[Start of Supplied information]

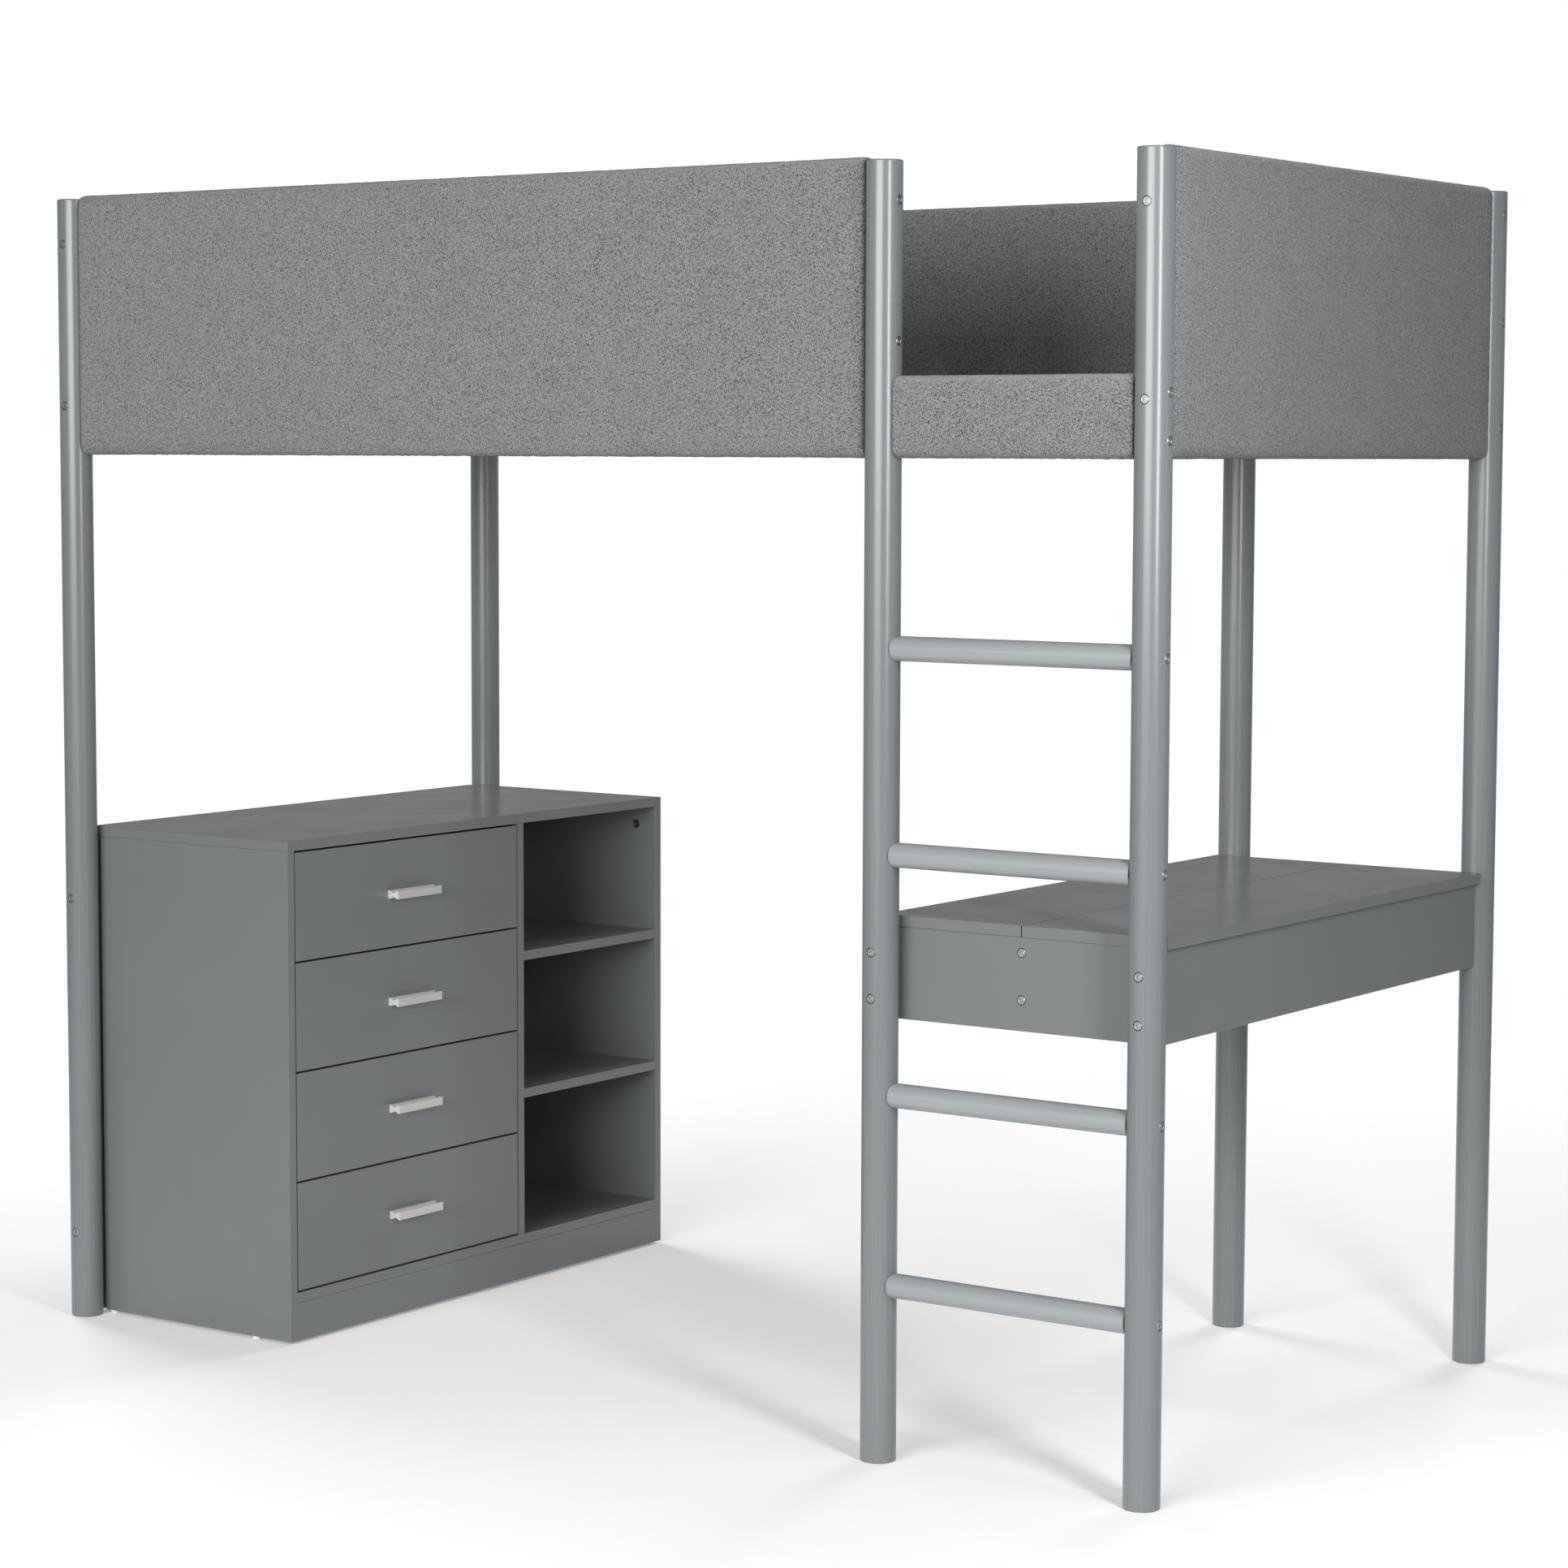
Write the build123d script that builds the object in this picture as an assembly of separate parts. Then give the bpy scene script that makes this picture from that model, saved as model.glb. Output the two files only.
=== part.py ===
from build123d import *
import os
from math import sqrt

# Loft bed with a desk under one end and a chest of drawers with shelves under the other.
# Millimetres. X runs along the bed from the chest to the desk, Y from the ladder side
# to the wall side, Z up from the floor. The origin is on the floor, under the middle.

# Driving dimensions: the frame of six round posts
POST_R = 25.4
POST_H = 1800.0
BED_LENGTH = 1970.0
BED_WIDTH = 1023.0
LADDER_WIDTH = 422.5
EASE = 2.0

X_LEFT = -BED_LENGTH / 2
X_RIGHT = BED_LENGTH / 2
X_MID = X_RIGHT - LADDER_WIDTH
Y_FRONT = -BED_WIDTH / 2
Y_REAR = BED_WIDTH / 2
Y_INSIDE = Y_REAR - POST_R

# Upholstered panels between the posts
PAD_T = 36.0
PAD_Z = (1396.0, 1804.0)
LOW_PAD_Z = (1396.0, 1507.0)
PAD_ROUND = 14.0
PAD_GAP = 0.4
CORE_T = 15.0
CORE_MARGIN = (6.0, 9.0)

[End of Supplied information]

◆ What you will do
Output all of the data above without any alteration.

◆ Worked solution
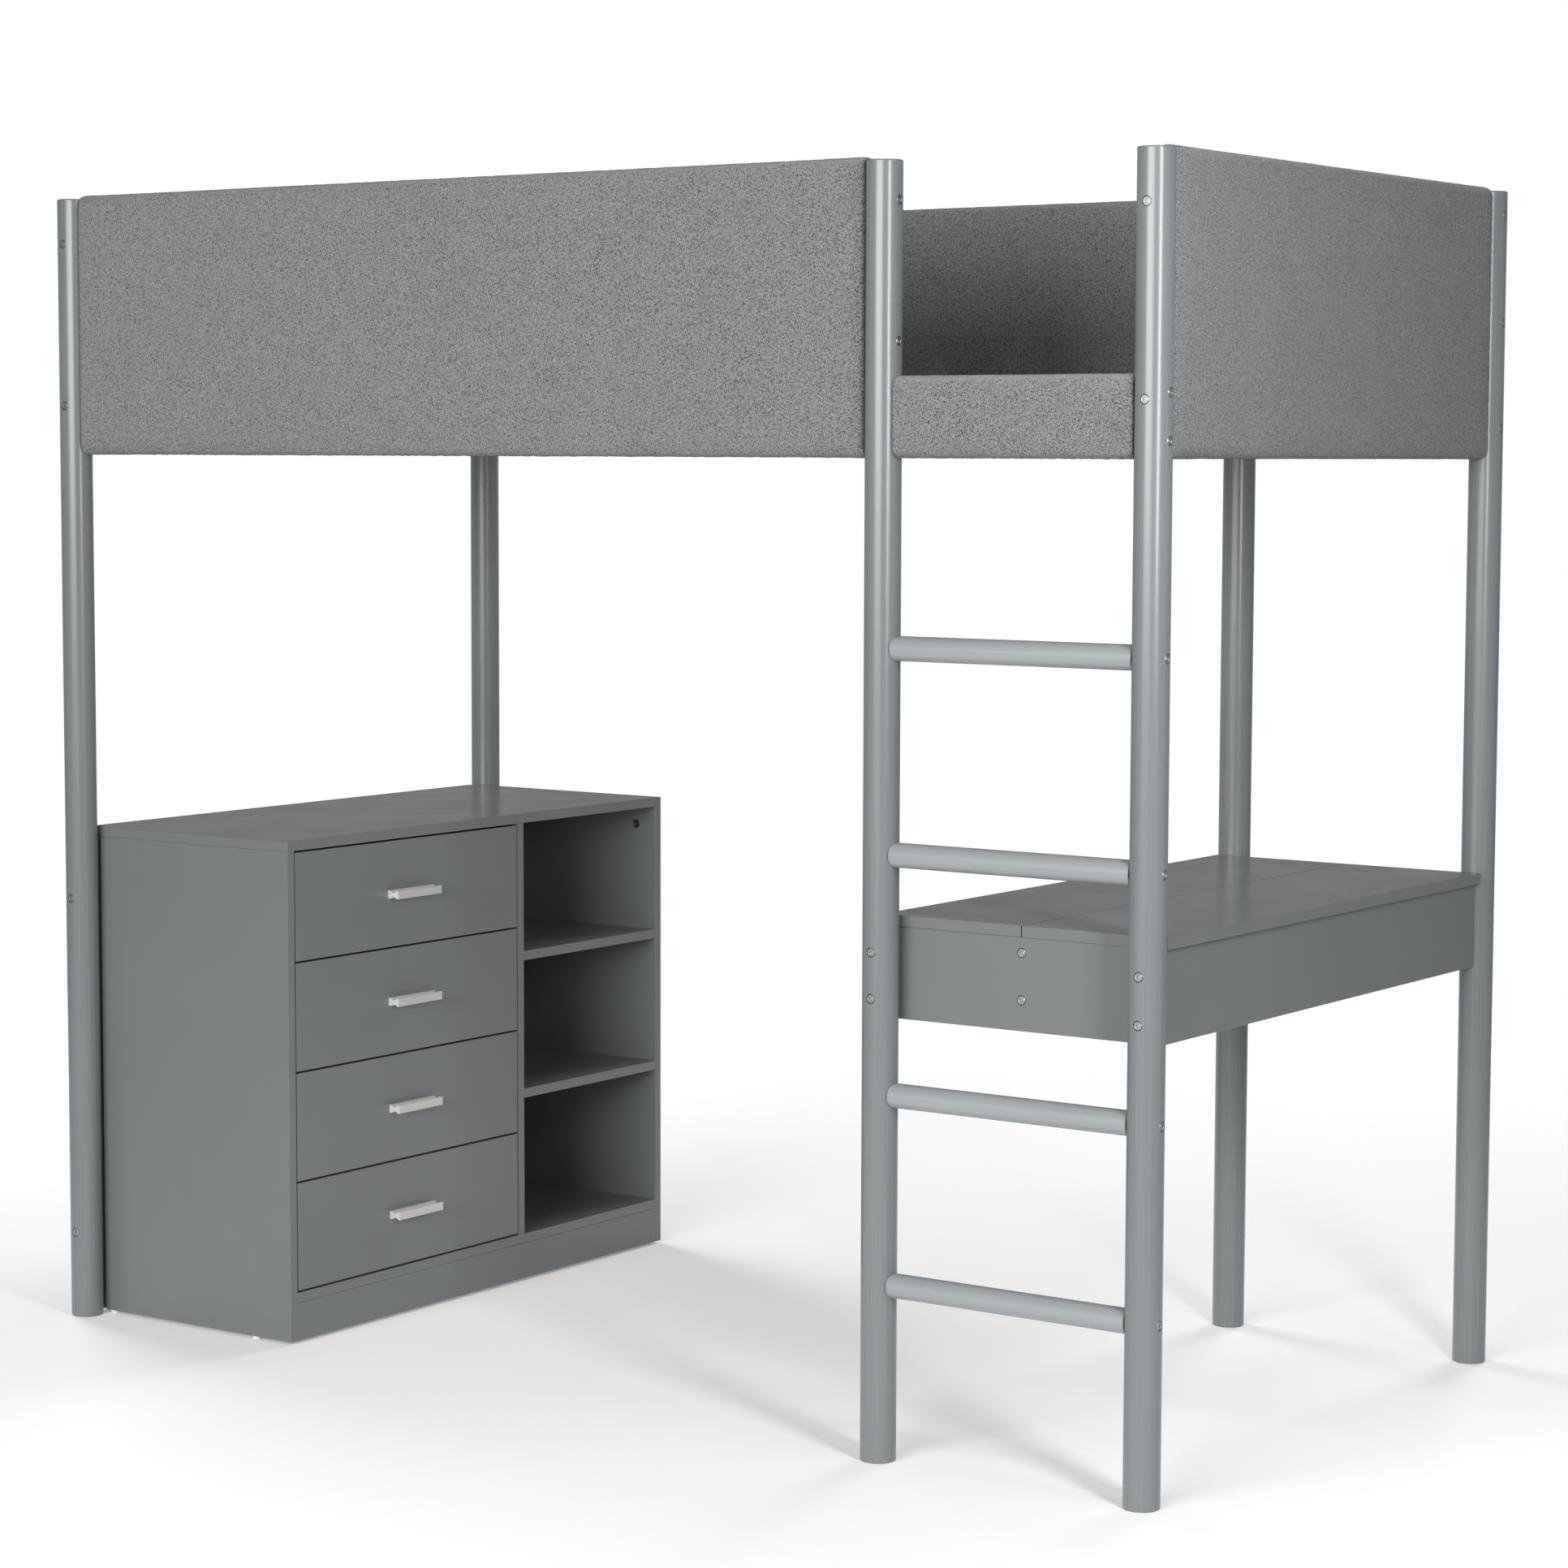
Write the build123d script that builds the object in this picture as an assembly of separate parts. Then give the bpy scene script that makes this picture from that model, saved as model.glb. Output the two files only.
=== part.py ===
from build123d import *
import os
from math import sqrt

# Loft bed with a desk under one end and a chest of drawers with shelves under the other.
# Millimetres. X runs along the bed from the chest to the desk, Y from the ladder side
# to the wall side, Z up from the floor. The origin is on the floor, under the middle.

# Driving dimensions: the frame of six round posts
POST_R = 25.4
POST_H = 1800.0
BED_LENGTH = 1970.0
BED_WIDTH = 1023.0
LADDER_WIDTH = 422.5
EASE = 2.0

X_LEFT = -BED_LENGTH / 2
X_RIGHT = BED_LENGTH / 2
X_MID = X_RIGHT - LADDER_WIDTH
Y_FRONT = -BED_WIDTH / 2
Y_REAR = BED_WIDTH / 2
Y_INSIDE = Y_REAR - POST_R

# Upholstered panels between the posts
PAD_T = 36.0
PAD_Z = (1396.0, 1804.0)
LOW_PAD_Z = (1396.0, 1507.0)
PAD_ROUND = 14.0
PAD_GAP = 0.4
CORE_T = 15.0
CORE_MARGIN = (6.0, 9.0)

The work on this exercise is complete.